There you go. That would be my PC, but you know - costs like A LOT! Smiley

littleguru
littleguru
(microsoft student partnering)++
Sriram, you wanna get Microsoft bankrupty? Big Smile
sriram
sriram
hello world
Microsoft and bankruptcy?? no way man..
the only way i can see that possible is when you reach their banks numerical data type limit and the system cycles back to -2,425,858,054,433... Big Smile

sometimes just to amuse myself, i go to alienware's website and build my own completely spec'd system... of course i just stop short of the part where they ask you for ur credit card details... i think i've built an alienware for some 15k $ or something if i remember correctly.
littleguru
littleguru
(microsoft student partnering)++
it IS required. Look at the specs for Crysis. THE DX10 game for Windows Vista. You need the best CPU and GPU (and that in SLI mode) that you can find! Therefore you really need to get the best thing in there! It's a must - both in CPU and GPU. And 4 GB of RAM. Really required. Crysis needs it and we want to play that on the dream machine.
littleguru
littleguru
(microsoft student partnering)++

Well ... if you think that Crysis has a physic engine running in the game. They don't rely on physic hardware (there are a few around, but quite nobody has them build in their system and quite no vendor supports them), but do all the calculations on the CPU. So I think that the CPU is important - at least for that game.

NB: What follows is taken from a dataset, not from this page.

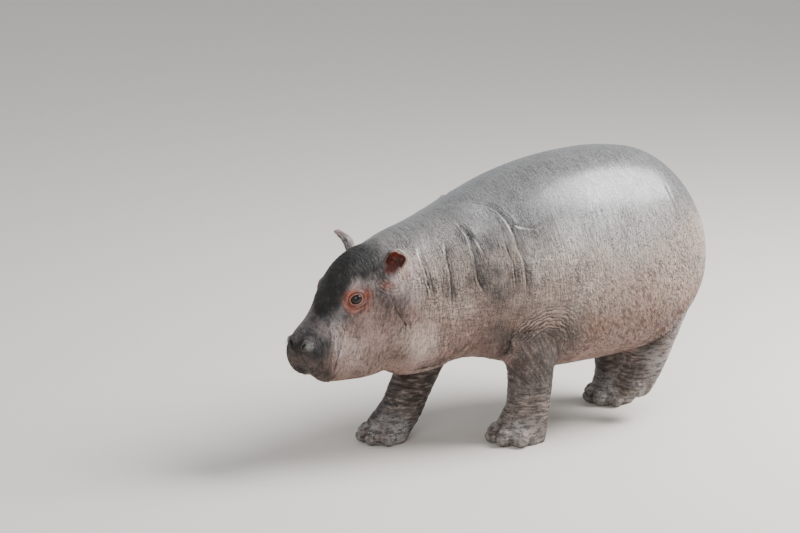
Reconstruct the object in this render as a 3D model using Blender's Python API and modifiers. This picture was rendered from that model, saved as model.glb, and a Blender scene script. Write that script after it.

The new Unreal Tournament supports PhysX - if I remember correctly - which would be an external physic card, but still, if you don't own one they do all the calcs on the CPU. No GPU involved here.

But if you say that you only want to work in Word or Excel (and who of us students does that) then you would probably only go with a low-end CPU Wink

sriram
sriram
hello world
Lets just say that C2E is : 75% costlier for about maybe 30-40% performance increase as compared to its nearest rival.
that said, since there is 'technically' no price limit involved - why would you not want the best ?
for ur question as to: is the processor the limiting factor: answer in one word No.
sure you need a lot of things + good programming to get the best out of your hardware.
lets just say that a processor performs operations on operands (data) - so ur data bus/channels need to be just as fast and u need a lot of memory at each level...
the C2E has 12 MB cache - which i'd say should suffice the processors requirement. get some exorbitant amount of ram (16gb) with low latency and high bus speeds - i'm guessing that the basic bottle necks are taken care off.
beyond that on secondary storage -get a good SSD+HDD over a SATA + fiber channel ; thats good stuff! Big Smile

these are good spec's if you are into the whole virtualization thing and want to run your guest systems at break neck speeds.